In 2020, the government signed a five-year contract with Korean Air Lines Co. to lease the new plane. Under the 300 billion won (US$252.7 million) deal, Korean Air Lines provides pilots, crew members, mechanics, as well as a back-up plane of the same type for the president’s overseas trips. The 213-seat plane was equipped with various security and communication devices, as well as hardware to improve its defense against outside attacks, such as missiles, while new engines increased its cruising speed and maximum total range.

The Boeing 747-8 is a wide-body airliner developed by Boeing Commercial Airplanes, the largest variant of the 747. The stretched 747 Advanced was launched as the 747-8 on November 14, 2005, for a market forecast of 300 aircraft. The Boeing 747-8 is the only aircraft manufactured in the U.S. when fully missionized meets the necessary capabilities established to execute the presidential support mission. In January 2015, the U.S. Air Force announced the selection of the 747-8 to replace the aging VC-25A for presidential transport.
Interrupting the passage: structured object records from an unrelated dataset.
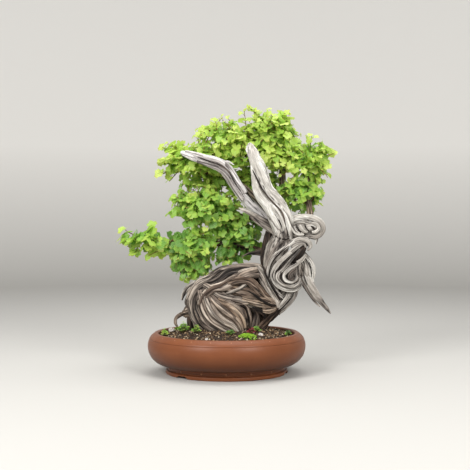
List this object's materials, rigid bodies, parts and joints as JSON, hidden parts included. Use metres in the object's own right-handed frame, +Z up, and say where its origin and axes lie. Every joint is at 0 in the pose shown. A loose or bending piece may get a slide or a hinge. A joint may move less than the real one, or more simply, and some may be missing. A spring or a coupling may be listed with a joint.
{
  "type": "bonsai tree in a pot",
  "caption": "Old bonsai with a swirling brown base, pale twisted deadwood and sprays of small lobed leaves, in a round bulging clay drum pot on a footed ring.",
  "frame": {"origin": "middle of the pot's underside, on the table", "axes": "+Z up, -Y towards the front of the tree, +X to the right as seen from the front"},
  "size_m": [0.4946, 0.3517, 0.5962],
  "materials": {
    "clay": "unglazed, semi-matt",
    "screen": "matt",
    "soil": "loose crumbs of bark, peat and grit",
    "old_wood": "weathered, deeply grained",
    "live_bark": "flaky bark",
    "leaf": "thin leaf, lets light through",
    "moss": "soft moss",
    "sprout_leaf": "thin leaf",
    "sprout_red": "thin leaf",
    "pebble": "dull stone"
  },
  "bodies": {
    "root": {"pot": "clay", "drain_screen_1": "screen", "drain_screen_2": "screen", "drain_screen_3": "screen", "soil": "soil", "trunk": "old_wood", "branch_left_low": "live_bark", "branch_left_mid": "live_bark", "branch_top": "live_bark", "branch_upper_left": "live_bark", "branch_top_right": "live_bark", "branch_right": "live_bark", "branch_back": "live_bark", "foliage_left_tip": "leaf", "foliage_left_low": "leaf", "foliage_left_inner": "leaf", "foliage_left_mid": "leaf", "foliage_upper_left": "leaf", "foliage_top_left": "leaf", "foliage_top": "leaf", "foliage_right": "leaf", "foliage_right_low": "leaf", "foliage_back": "leaf", "foliage_back_left": "leaf", "moss_front": "moss", "moss_left": "moss", "moss_back": "moss", "sprout_rim": "sprout_leaf", "sprout_left": "sprout_leaf", "sprout_middle": "sprout_leaf", "sprout_front": "sprout_leaf", "sprout_right": "sprout_leaf", "sprout_edge": "sprout_leaf", "sprout_red": "sprout_red", "pebble_white": "pebble", "pebble_grey": "pebble", "pebble_small": "pebble"}
  },
  "joints": []
}
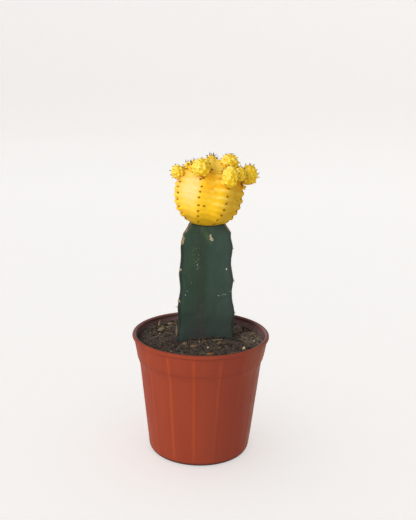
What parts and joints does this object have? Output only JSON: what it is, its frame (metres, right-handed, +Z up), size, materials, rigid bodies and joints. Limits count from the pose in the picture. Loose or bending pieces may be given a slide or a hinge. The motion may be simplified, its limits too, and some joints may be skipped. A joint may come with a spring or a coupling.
{
  "type": "potted moon cactus",
  "caption": "Yellow moon cactus with a crown of offsets, grafted on a three-ribbed green rootstock, growing in soil in a tapered plastic nursery pot.",
  "frame": {"origin": "middle of the pot's foot, at the level of the surface it stands on", "axes": "+Z up along the pot's axis; -Y is the front, the side the rootstock shows a wide face between two ribs"},
  "size_m": [0.085, 0.085, 0.1867],
  "materials": {
    "terracotta_plastic": "satin",
    "potting_soil": "matte",
    "rootstock_skin": "satin",
    "scion_skin": "satin",
    "offset_skin": "satin",
    "bark": "matte",
    "perlite": "matte",
    "straw": "matte"
  },
  "bodies": {
    "root": {"pot": "terracotta_plastic", "soil": "potting_soil", "rootstock": "rootstock_skin", "scion": "scion_skin", "offset_left": "offset_skin", "offset_left_rear": "offset_skin", "offset_front": "offset_skin", "offset_crown_right": "offset_skin", "offset_front_right": "offset_skin", "offset_right": "offset_skin", "offset_far_right": "offset_skin", "offset_bud": "offset_skin", "offset_rear_right": "offset_skin", "offset_rear": "offset_skin", "offset_rear_left": "offset_skin", "offset_crown_rear": "offset_skin", "offset_low_left": "offset_skin", "offset_low_right": "offset_skin", "bark_chip_1": "bark", "bark_chip_2": "bark", "bark_chip_3": "bark", "bark_chip_4": "bark", "bark_chip_5": "bark", "bark_chip_6": "bark", "bark_chip_7": "bark", "bark_chip_8": "bark", "bark_chip_9": "bark", "bark_chip_10": "bark", "bark_chip_11": "bark", "perlite_grain_1": "perlite", "perlite_grain_2": "perlite", "perlite_grain_3": "perlite", "perlite_grain_4": "perlite", "perlite_grain_5": "perlite", "perlite_grain_6": "perlite", "perlite_grain_7": "perlite", "straw_1": "straw", "straw_2": "straw", "straw_3": "straw"}
  },
  "joints": []
}
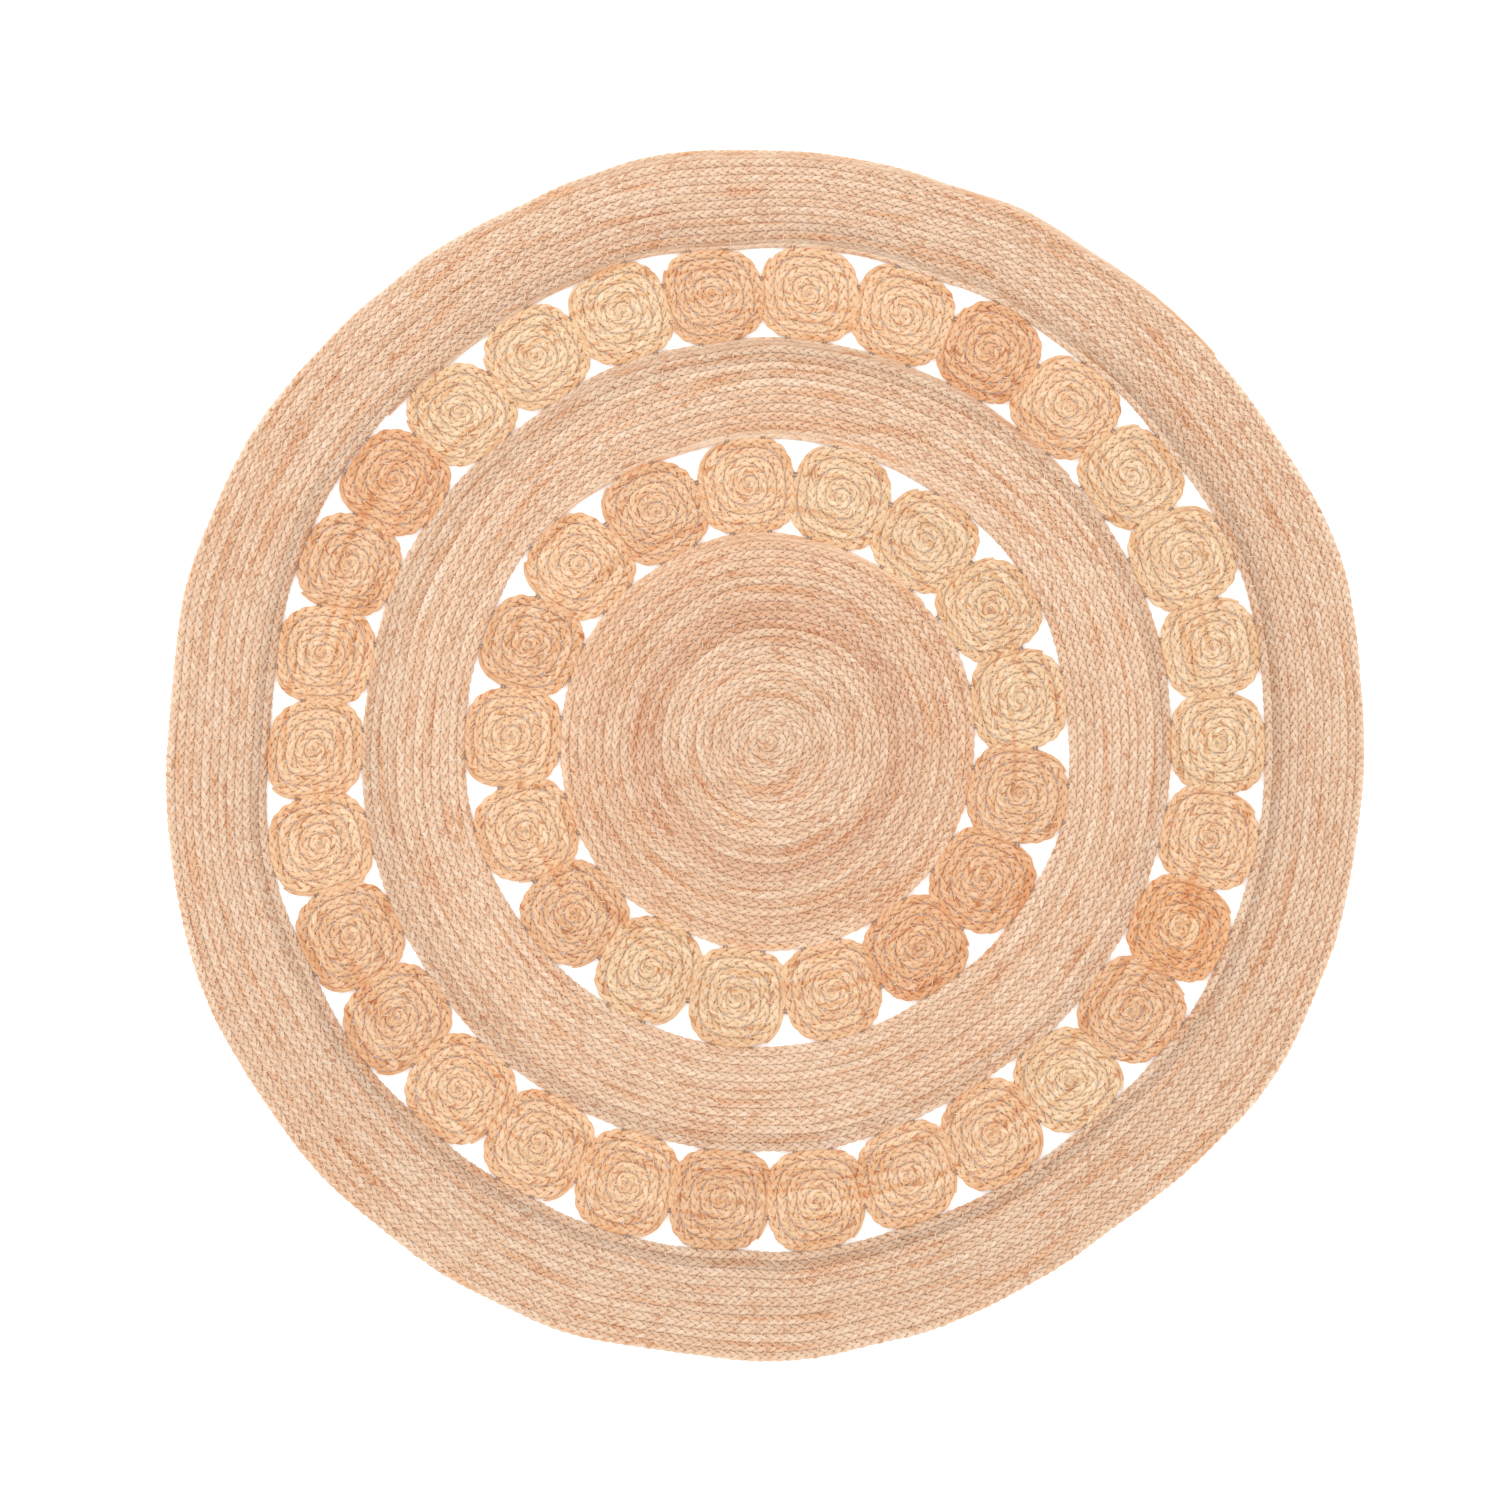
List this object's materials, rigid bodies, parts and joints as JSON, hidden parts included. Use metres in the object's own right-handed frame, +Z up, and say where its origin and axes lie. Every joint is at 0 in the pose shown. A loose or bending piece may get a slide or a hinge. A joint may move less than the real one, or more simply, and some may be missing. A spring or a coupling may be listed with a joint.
{
  "type": "area rug",
  "caption": "Round jute area rug: a coiled centre disc and two coiled bands, joined by two open rings of small coiled medallions.",
  "frame": {"origin": "middle of the flat underside, on the floor", "axes": "+Z up out of the floor; X and Y lie in the floor, and the rug looks alike in every direction"},
  "size_m": [1.204, 1.2037, 0.0072],
  "materials": {
    "jute_centre": "matte plaited jute, pale with brown rings",
    "jute_band": "matte plaited jute, pinkish beige",
    "jute_honey": "matte plaited jute, honey",
    "jute_amber": "matte plaited jute, amber brown",
    "jute_thread": "twisted jute sewing thread"
  },
  "bodies": {
    "root": {"centre_disc": "jute_centre", "middle_band": "jute_band", "outer_band": "jute_band", "inner_medallion_01": "jute_honey", "inner_medallion_02": "jute_honey", "inner_medallion_03": "jute_honey", "inner_medallion_04": "jute_honey", "inner_medallion_05": "jute_honey", "inner_medallion_06": "jute_honey", "inner_medallion_07": "jute_honey", "inner_medallion_08": "jute_honey", "inner_medallion_09": "jute_honey", "inner_medallion_10": "jute_honey", "inner_medallion_11": "jute_honey", "inner_medallion_12": "jute_honey", "inner_medallion_13": "jute_honey", "inner_medallion_14": "jute_honey", "inner_medallion_15": "jute_amber", "inner_medallion_16": "jute_amber", "inner_medallion_17": "jute_honey", "outer_medallion_01": "jute_honey", "outer_medallion_02": "jute_honey", "outer_medallion_03": "jute_honey", "outer_medallion_04": "jute_honey", "outer_medallion_05": "jute_honey", "outer_medallion_06": "jute_amber", "outer_medallion_07": "jute_honey", "outer_medallion_08": "jute_honey", "outer_medallion_09": "jute_honey", "outer_medallion_10": "jute_honey", "outer_medallion_11": "jute_honey", "outer_medallion_12": "jute_honey", "outer_medallion_13": "jute_amber", "outer_medallion_14": "jute_honey", "outer_medallion_15": "jute_honey", "outer_medallion_16": "jute_honey", "outer_medallion_17": "jute_honey", "outer_medallion_18": "jute_honey", "outer_medallion_19": "jute_honey", "outer_medallion_20": "jute_honey", "outer_medallion_21": "jute_honey", "outer_medallion_22": "jute_honey", "outer_medallion_23": "jute_honey", "outer_medallion_24": "jute_honey", "outer_medallion_25": "jute_honey", "outer_medallion_26": "jute_honey", "outer_medallion_27": "jute_honey", "outer_medallion_28": "jute_honey", "outer_medallion_29": "jute_amber", "outer_medallion_30": "jute_honey", "centre_disc_sewing": "jute_thread", "middle_band_sewing": "jute_thread", "outer_band_sewing": "jute_thread", "inner_medallion_sewing": "jute_thread", "outer_medallion_sewing": "jute_thread", "medallion_side_ties": "jute_thread", "centre_disc_ties": "jute_thread", "middle_band_inner_ties": "jute_thread", "middle_band_outer_ties": "jute_thread", "outer_band_ties": "jute_thread"}
  },
  "joints": []
}
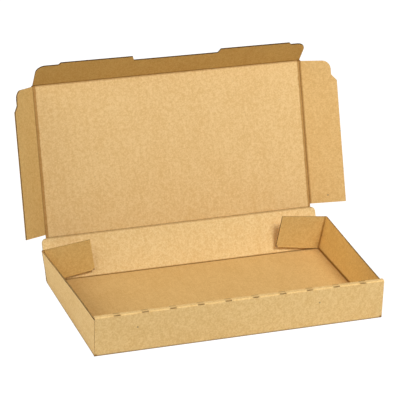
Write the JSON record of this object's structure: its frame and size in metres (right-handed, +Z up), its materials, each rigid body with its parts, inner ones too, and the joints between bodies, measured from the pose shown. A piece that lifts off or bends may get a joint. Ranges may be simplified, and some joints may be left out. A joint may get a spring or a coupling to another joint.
{
  "type": "mailer box",
  "caption": "Shallow die-cut corrugated mailer box, open: tray with rolled-over front, hinged back wall, and tuck-in lid with side flaps and an eared front flap.",
  "frame": {"origin": "middle of the tray's underside, on the surface that the box stands on", "axes": "+X along the front to the right, +Y to the back where the lid is hinged, +Z up"},
  "size_m": [0.3831, 0.2568, 0.2337],
  "materials": {
    "kraft_tray": "matt kraft corrugated board",
    "kraft_back": "matt kraft corrugated board",
    "kraft_lid": "matt kraft corrugated board",
    "kraft_lid_flaps": "matt kraft corrugated board",
    "kraft_corner_flaps": "matt kraft corrugated board"
  },
  "bodies": {
    "tray": {"tray": "kraft_tray"},
    "back_wall": {"back_wall": "kraft_back"},
    "lid": {"lid_panel": "kraft_lid"},
    "lid_front_flap": {"lid_front_flap": "kraft_lid_flaps"},
    "lid_left_flap": {"lid_left_flap": "kraft_lid_flaps"},
    "lid_right_flap": {"lid_right_flap": "kraft_lid_flaps"},
    "left_corner_flap": {"left_corner_flap": "kraft_corner_flaps"},
    "right_corner_flap": {"right_corner_flap": "kraft_corner_flaps"}
  },
  "joints": [
    {"name": "back_wall_hinge", "type": "hinge", "parent": "tray", "child": "back_wall", "pos_m": [0, 0.08825, 0.00075], "axis": [-1, 0, 0], "range_deg": [-26, 60]},
    {"name": "lid_hinge", "type": "hinge", "parent": "back_wall", "child": "lid", "pos_m": [0, 0.10929, 0.04389], "axis": [-1, 0, 0], "range_deg": [-84.8, 6]},
    {"name": "front_flap_hinge", "type": "hinge", "parent": "lid", "child": "lid_front_flap", "pos_m": [0, 0.16709, 0.2027], "axis": [-1, 0, 0], "range_deg": [-40, 50.5]},
    {"name": "right_flap_hinge", "type": "hinge", "parent": "lid", "child": "lid_right_flap", "pos_m": [0.15725, 0.10929, 0.04389], "axis": [0, 0.342, 0.9397], "range_deg": [-68, 24]},
    {"name": "left_flap_hinge", "type": "hinge", "parent": "lid", "child": "lid_left_flap", "pos_m": [-0.15725, 0.10929, 0.04389], "axis": [0, -0.342, -0.9397], "range_deg": [-48, 44]},
    {"name": "right_corner_hinge", "type": "hinge", "parent": "tray", "child": "right_corner_flap", "pos_m": [0.161, 0.0857, 0.0015], "axis": [0.1617, 0, 0.9868], "range_deg": [0, 86]},
    {"name": "left_corner_hinge", "type": "hinge", "parent": "tray", "child": "left_corner_flap", "pos_m": [-0.161, 0.0857, 0.0015], "axis": [0.1617, 0, -0.9868], "range_deg": [0, 86]}
  ]
}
On 27 February 2018, the White House announced a US$3.9 billion agreement with Boeing to modify the two unsold 747-8s to replace the current VC-25As. The new aircraft will be designated VC-25B. After the commercial interiors, engines, APUs and other components were removed from the airframes, modification work started in March 2020 at the USAF’s Kelly Field in San Antonio, Texas. The first phase of the work involved structural modifications to install the internal airstairs. The 747s are undergoing modification work at the Boeing’s San Antonio facility in 2021 and they are expected to enter service in 2024.

Republic of Korea Air Force Code One ( Boeing 747-8I Intercontinental and Boeing 747-400)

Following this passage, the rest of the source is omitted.